**Requirement:** Reproduce only this span: the line containing "build_crankcase()", the line containing "from enum import Enum", and every line between them, all exactly as given.

**Supplied information:**
-*-
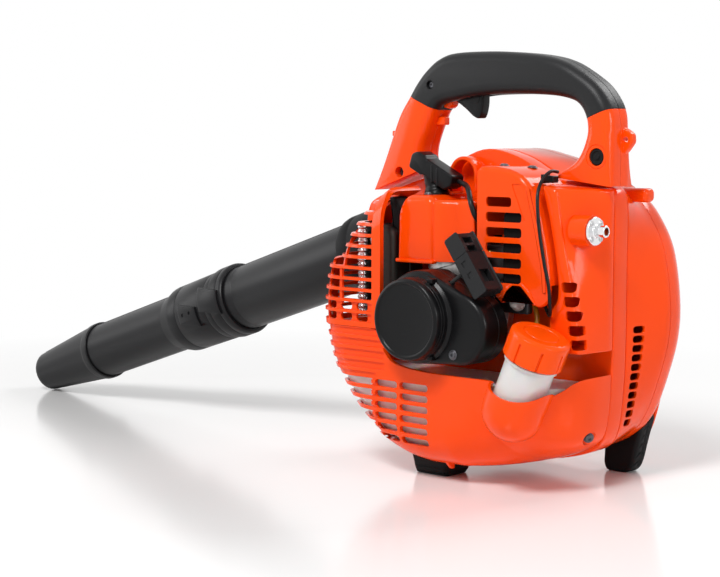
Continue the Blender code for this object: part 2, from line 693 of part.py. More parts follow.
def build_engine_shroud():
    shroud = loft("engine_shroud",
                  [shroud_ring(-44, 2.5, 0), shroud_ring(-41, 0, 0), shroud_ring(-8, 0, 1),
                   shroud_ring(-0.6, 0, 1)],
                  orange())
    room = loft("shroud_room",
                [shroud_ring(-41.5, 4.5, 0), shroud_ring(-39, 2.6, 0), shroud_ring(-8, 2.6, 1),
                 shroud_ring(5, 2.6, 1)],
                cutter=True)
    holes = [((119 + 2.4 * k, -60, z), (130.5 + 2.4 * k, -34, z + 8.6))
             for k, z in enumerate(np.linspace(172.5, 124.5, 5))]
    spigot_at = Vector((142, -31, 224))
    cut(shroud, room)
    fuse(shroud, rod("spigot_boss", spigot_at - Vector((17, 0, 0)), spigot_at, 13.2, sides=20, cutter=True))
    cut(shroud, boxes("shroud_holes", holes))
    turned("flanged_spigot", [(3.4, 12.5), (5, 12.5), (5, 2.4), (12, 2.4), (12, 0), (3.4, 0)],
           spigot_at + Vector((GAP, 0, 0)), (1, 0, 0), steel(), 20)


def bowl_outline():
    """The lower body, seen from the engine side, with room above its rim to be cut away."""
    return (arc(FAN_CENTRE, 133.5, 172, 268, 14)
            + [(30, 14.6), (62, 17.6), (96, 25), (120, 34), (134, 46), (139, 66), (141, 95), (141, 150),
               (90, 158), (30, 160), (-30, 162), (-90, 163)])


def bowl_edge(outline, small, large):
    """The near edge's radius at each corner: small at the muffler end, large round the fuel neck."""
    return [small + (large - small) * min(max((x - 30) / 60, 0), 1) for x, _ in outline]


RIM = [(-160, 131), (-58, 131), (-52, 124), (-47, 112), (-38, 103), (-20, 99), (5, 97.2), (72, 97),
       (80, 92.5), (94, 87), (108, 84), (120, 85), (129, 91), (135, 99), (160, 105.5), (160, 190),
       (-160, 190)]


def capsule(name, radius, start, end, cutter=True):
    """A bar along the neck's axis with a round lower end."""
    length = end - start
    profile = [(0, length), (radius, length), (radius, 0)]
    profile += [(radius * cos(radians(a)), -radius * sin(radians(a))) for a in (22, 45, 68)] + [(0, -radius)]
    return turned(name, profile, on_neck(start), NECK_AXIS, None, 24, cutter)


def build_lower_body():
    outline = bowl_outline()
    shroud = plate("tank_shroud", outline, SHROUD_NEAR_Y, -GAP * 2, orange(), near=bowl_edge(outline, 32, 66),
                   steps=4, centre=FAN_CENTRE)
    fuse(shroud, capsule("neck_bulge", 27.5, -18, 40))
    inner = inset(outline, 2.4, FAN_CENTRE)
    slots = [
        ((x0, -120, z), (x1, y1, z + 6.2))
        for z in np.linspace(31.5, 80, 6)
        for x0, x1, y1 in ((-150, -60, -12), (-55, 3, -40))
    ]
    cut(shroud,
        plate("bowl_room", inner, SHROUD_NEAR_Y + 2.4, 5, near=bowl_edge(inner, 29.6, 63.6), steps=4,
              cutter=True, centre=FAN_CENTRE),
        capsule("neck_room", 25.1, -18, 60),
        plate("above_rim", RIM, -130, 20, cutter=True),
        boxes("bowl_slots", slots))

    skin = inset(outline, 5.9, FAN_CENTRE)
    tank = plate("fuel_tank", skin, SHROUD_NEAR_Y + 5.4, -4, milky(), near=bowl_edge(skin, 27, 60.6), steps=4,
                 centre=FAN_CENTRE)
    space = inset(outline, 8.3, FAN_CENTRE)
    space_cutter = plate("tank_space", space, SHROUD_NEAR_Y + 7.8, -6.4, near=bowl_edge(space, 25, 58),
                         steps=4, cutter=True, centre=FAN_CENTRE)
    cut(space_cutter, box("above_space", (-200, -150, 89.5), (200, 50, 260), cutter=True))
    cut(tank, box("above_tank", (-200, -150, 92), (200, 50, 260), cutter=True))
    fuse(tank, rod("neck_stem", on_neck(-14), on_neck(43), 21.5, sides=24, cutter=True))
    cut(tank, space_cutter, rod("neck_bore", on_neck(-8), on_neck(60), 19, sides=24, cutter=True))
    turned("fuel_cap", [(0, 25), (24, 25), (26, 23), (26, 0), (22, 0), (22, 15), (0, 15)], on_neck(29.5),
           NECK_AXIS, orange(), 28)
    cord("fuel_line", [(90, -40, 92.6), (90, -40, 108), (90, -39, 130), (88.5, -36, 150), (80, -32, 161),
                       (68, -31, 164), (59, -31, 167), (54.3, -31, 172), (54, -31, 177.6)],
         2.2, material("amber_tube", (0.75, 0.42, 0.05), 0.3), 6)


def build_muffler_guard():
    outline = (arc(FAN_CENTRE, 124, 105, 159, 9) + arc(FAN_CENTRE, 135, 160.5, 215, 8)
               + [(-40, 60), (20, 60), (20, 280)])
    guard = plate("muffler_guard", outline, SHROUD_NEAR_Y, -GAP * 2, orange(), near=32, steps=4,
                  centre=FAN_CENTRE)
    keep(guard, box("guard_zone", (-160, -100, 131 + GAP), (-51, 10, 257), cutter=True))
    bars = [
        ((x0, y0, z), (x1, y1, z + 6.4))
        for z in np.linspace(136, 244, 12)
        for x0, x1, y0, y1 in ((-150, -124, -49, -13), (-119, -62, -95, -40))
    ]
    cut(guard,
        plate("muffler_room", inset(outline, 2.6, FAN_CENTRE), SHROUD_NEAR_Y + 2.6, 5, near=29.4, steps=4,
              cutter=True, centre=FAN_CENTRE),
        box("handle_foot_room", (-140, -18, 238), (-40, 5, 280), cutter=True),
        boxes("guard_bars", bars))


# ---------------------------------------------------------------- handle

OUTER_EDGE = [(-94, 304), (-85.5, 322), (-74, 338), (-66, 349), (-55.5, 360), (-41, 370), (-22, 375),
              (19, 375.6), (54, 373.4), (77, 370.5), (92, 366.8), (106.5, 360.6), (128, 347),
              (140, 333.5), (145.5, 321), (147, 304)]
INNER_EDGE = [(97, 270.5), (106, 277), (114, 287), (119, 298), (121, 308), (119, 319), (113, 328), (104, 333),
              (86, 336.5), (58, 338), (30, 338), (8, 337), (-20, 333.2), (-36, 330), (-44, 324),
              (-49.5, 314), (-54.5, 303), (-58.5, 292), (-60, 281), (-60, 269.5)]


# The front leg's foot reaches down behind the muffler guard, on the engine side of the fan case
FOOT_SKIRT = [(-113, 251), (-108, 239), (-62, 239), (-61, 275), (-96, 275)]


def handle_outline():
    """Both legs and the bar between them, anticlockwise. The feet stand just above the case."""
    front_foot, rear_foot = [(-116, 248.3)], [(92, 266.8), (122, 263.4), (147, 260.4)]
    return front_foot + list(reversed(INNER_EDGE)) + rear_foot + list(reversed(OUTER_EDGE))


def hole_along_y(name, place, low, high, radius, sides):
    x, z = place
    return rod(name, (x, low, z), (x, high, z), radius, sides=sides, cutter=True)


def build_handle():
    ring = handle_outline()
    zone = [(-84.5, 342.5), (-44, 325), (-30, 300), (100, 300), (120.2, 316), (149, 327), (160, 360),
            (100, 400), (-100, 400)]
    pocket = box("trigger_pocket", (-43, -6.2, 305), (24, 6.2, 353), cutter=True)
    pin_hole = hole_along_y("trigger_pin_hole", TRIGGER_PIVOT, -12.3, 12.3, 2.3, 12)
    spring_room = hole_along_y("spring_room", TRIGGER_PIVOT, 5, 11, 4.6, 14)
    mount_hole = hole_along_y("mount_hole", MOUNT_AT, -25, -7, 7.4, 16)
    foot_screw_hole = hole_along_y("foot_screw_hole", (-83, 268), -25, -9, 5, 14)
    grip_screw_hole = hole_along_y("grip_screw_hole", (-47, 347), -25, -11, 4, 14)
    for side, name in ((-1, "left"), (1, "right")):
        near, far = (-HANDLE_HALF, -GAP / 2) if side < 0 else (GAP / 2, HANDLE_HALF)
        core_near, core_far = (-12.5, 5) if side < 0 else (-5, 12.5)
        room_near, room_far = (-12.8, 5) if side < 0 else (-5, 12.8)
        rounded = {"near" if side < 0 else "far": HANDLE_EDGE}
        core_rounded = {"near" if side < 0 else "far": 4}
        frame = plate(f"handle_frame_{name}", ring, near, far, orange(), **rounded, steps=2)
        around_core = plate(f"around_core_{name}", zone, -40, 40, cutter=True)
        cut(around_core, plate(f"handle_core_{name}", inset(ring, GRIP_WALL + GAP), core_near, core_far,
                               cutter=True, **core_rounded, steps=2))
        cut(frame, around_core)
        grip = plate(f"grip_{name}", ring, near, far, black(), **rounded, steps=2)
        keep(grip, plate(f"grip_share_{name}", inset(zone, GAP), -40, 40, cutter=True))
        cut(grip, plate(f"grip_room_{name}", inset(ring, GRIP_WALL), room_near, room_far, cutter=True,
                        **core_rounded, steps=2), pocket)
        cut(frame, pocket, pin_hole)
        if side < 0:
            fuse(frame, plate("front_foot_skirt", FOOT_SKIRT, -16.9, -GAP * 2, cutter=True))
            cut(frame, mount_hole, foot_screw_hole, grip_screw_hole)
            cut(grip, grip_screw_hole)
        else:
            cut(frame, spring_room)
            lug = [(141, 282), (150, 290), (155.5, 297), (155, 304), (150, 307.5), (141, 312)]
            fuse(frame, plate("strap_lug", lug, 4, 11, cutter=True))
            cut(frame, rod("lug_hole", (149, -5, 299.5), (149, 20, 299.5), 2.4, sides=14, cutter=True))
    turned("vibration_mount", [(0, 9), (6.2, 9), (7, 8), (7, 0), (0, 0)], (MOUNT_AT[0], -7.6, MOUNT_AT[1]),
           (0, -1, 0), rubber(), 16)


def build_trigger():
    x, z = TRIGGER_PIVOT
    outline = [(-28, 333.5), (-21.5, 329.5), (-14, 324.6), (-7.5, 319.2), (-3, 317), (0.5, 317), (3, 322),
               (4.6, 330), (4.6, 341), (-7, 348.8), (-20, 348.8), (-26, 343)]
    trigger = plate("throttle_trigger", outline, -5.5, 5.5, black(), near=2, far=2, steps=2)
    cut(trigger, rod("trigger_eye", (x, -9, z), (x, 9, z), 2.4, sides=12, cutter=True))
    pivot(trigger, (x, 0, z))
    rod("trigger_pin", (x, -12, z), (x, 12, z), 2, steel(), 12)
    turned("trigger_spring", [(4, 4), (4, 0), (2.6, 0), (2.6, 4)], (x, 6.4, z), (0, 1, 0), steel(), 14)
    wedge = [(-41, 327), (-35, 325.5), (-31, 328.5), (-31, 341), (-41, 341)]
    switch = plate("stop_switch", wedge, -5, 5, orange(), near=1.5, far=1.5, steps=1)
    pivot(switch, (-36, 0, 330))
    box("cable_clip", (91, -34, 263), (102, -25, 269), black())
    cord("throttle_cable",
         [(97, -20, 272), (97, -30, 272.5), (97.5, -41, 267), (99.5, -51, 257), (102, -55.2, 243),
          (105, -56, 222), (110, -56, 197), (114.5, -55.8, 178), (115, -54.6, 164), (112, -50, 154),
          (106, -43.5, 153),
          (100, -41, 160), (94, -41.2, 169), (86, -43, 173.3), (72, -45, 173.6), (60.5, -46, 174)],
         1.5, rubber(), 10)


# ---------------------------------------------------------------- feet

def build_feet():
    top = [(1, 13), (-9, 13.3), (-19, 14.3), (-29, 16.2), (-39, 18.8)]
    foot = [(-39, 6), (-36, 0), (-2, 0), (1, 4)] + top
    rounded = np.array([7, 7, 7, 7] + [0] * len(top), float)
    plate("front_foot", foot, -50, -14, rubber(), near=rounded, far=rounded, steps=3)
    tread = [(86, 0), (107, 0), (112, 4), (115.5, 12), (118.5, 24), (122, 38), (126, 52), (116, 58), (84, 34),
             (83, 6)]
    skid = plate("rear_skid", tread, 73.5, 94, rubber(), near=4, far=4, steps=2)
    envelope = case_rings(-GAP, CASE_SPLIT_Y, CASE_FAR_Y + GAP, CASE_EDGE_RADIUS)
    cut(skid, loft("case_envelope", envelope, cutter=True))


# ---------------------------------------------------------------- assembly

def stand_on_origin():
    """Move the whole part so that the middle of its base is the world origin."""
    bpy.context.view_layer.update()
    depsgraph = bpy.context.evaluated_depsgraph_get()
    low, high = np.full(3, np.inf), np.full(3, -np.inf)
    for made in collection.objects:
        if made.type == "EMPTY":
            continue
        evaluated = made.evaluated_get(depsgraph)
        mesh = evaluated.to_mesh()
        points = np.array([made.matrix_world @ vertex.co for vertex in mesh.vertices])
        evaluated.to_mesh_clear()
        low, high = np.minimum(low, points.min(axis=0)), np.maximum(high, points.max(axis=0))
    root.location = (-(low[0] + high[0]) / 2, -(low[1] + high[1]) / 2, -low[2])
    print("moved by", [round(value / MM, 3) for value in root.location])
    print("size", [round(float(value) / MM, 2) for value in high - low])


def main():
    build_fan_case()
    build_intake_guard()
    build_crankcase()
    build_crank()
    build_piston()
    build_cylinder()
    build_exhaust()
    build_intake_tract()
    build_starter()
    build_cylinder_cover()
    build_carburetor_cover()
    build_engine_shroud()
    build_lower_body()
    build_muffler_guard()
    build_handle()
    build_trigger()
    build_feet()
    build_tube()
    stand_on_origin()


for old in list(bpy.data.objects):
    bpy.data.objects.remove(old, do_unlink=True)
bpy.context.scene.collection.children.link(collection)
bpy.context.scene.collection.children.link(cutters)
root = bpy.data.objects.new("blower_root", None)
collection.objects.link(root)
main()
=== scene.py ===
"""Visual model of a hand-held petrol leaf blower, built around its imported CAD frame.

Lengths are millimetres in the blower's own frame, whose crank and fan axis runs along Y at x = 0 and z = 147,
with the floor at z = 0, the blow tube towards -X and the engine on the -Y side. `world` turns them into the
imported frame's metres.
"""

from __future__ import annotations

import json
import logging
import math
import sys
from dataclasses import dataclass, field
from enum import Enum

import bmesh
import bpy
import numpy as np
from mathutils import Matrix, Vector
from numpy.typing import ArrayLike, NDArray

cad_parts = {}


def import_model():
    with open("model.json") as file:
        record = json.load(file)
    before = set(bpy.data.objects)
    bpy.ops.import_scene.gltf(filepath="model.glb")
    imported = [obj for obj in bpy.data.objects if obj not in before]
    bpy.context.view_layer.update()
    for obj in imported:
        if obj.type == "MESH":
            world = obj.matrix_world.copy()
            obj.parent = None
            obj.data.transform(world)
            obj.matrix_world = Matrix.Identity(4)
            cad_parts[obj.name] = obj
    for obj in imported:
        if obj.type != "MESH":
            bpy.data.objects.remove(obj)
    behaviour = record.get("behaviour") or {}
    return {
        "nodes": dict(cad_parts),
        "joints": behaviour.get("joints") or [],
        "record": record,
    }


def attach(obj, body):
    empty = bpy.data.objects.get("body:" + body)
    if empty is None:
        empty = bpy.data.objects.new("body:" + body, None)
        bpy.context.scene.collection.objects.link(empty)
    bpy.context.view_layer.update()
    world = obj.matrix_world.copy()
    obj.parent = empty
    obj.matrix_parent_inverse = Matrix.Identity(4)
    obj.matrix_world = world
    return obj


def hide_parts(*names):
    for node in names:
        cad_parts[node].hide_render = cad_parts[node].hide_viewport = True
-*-
**Exercise solution:**
    build_crankcase()
    build_crank()
    build_piston()
    build_cylinder()
    build_exhaust()
    build_intake_tract()
    build_starter()
    build_cylinder_cover()
    build_carburetor_cover()
    build_engine_shroud()
    build_lower_body()
    build_muffler_guard()
    build_handle()
    build_trigger()
    build_feet()
    build_tube()
    stand_on_origin()


for old in list(bpy.data.objects):
    bpy.data.objects.remove(old, do_unlink=True)
bpy.context.scene.collection.children.link(collection)
bpy.context.scene.collection.children.link(cutters)
root = bpy.data.objects.new("blower_root", None)
collection.objects.link(root)
main()
=== scene.py ===
"""Visual model of a hand-held petrol leaf blower, built around its imported CAD frame.

Lengths are millimetres in the blower's own frame, whose crank and fan axis runs along Y at x = 0 and z = 147,
with the floor at z = 0, the blow tube towards -X and the engine on the -Y side. `world` turns them into the
imported frame's metres.
"""

from __future__ import annotations

import json
import logging
import math
import sys
from dataclasses import dataclass, field
from enum import Enum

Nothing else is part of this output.